Rod Dreher

I’ve been sitting here at my mom and dad’s all afternoon working on a project for Ruthie. While I was busy, my folks got a visit from a neighbor, who came by to check on Ruthie. He must have stayed her an hour, talking. A story he told made me stop writing and listen.
He said when he was a younger man, he was working in Midland, Texas, and would make the long drive home to see his folks in north Louisiana. His mom would send him home with several sandwiches, fruit and drinks for the 11-hour drive back to West Texas. On one of those return trips, he pulled over at a puny roadside table with a canopy, out in the middle of nowhere, west of Abilene.

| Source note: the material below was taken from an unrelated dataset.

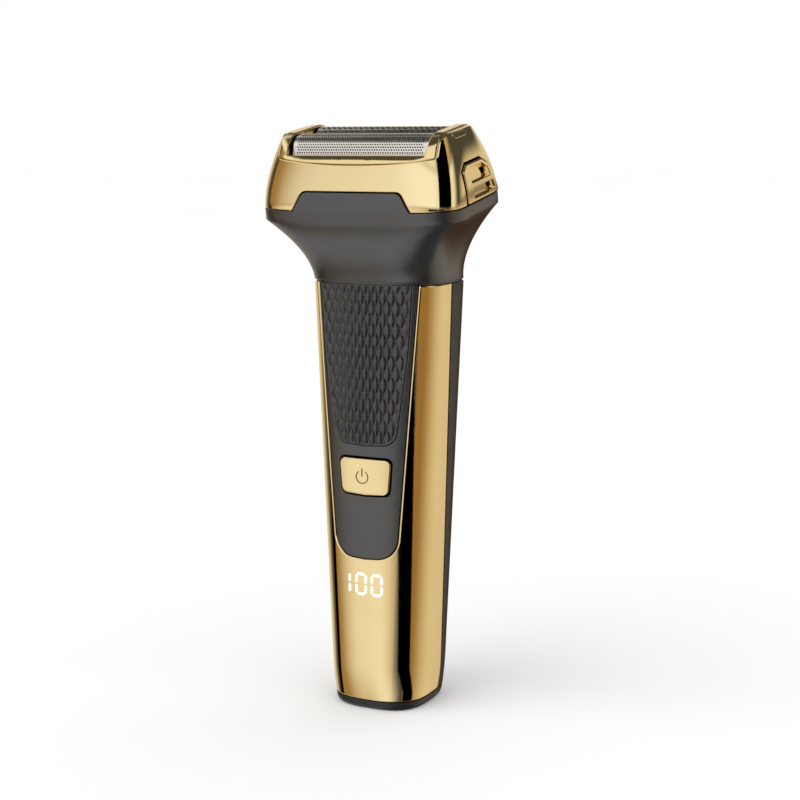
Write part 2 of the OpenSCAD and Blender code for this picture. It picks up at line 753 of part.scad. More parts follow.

“There wasn’t a soul to be seen anywhere,” he said. “No trees, nothing, as far as they eye could see. I was all alone, eating my lunch. Suddenly, a man was standing behind me, and asked, ‘Buddy, do you have something to eat?’ I said sure, and gave him a sandwich and fruit. I asked him if he needed a ride somewhere, and he said no, he didn’t need a ride. I turned and packed my things, and when I lifted my head, he was gone. I have no idea where he went. There were no other cars there, and no forest, no nothing.
“Ever since then,” the neighbor continued, “whenever anybody asks me for money, I don’t turn them down, no matter what. You never know. The Bible says sometimes we entertain angels unawares.”
Anything like that ever happened to you? Me, no.